Me (feeling extraordinarily sheepish): Gee, Molly, that’s wonderful. Here’s Andrew.

The Time: Thursday, approximately 4:30 pm

The Place: The Bookstore

The Setting: I have just made a fresh pot of coffee and am sitting down behind the counter to try my hand at a game of FreeCell on the computer. The phone rings. It is my nephew, Taylor.

Taylor: Uncle Dave [Note: the short explanation for calling me Dave is that Taylor has two “Uncle Steves”], when you don’t know whether to use me or I try putting the pronoun at the front of the sentence. That way you won’t goof up. You even wrote about that once in one of your columns.

Me: You’re right, of course, Taylor. But what about Antonio’s line in The Merchant of Venice where Shakespeare writes, “All debts are clear’d between you and I, if I might but see you at my death.”

Taylor: You’re not Shakespeare, Uncle Dave.

Erin (my niece, who unbeknownst to me is on the other line at my sister’s house and has been listening to the conversation): No, Uncle Dave. You’re a dink, just like Andrew says.

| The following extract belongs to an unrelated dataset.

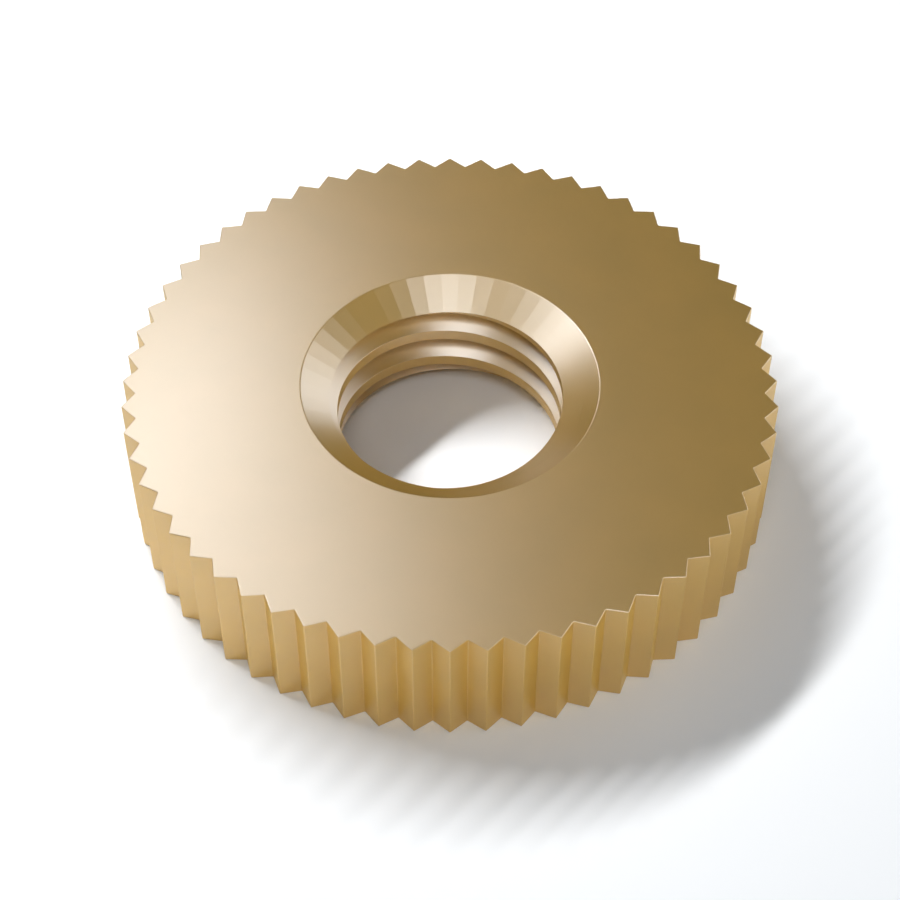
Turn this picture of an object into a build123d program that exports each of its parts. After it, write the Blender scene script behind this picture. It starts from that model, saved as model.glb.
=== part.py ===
"""Knurled thumb nut: a flat brass disc with straight teeth round its rim and a threaded hole.

Millimetres. The nut lies flat on z = 0, and its axis is +Z through the origin.
"""

from build123d import *
from build123d.topology import SkipClean
import os
from math import asin, ceil, cos, degrees, radians, sin, tan

# Disc
tip_diameter = 29.0
thickness = 6.0

# Straight knurl: V teeth parallel to the axis, with a tooth's tip on +X
teeth = 60
tooth_depth = 0.56
tooth_tip_flat = 0.07
tooth_root_flat = 0.07
rim_edge_break = 0.05

# Metric coarse thread, right-handed: the basic form's flanks and depth, with a narrower root
thread_diameter = 12.0
thread_pitch = 1.75
thread_angle = 60.0
thread_root_flat = 0.09
# Height above the bottom face of the groove's middle, where the groove first passes +X
thread_start_height = 0.475

# Countersinks, alike on both faces
countersink_diameter = 13.25
countersink_angle = 120.0
countersink_edge_break = 0.05

# The hole is cut in this many arcs, so that the thread's crest is a row of short strips
hole_arcs = 6

# Tooth outline, with the tip and root flats given by the angle that half of each takes up
tooth_step = 360 / teeth
tip_radius = tip_diameter / 2
root_radius = tip_radius - tooth_depth
tip_half_step = degrees(asin(tooth_tip_flat / 2 / tip_radius))
root_half_step = degrees(asin(tooth_root_flat / 2 / root_radius))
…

The Time: Thursday evening, approximately 7:30 pm

The Place: One end of the living room in our house.

The Setting: Feeling properly humbled by recent events, I am sitting at the computer doing bookkeeping work for the store when the phone rings. This time it is my nephew, Joshua, the eldest (11 years of age) of my sister Alison’s boys.

Joshua: Uncle Steve, I just read your newest column and I saw that you…

Me (interrupting): I already know, Josh. I wrote Barb and I when I should have written Barb and me.

Joshua (after a short pause): Do they [the Door Reminder] pay you for your columns?

Me: Yes, Josh, they do.

Joshua: Do they pay you even when you make stupid mistakes?

Me: I guess that depends on the mistake.

Joshua: Did they pay you for this column?

Me: Yes, they did.

Joshua (this time after a longer pause): Maybe you should give the money back.

Well, folks, despite the suggestion, I’m not going to give the money back. After this past week, however, I am seriously considering changing my Internet alias to “Dink.”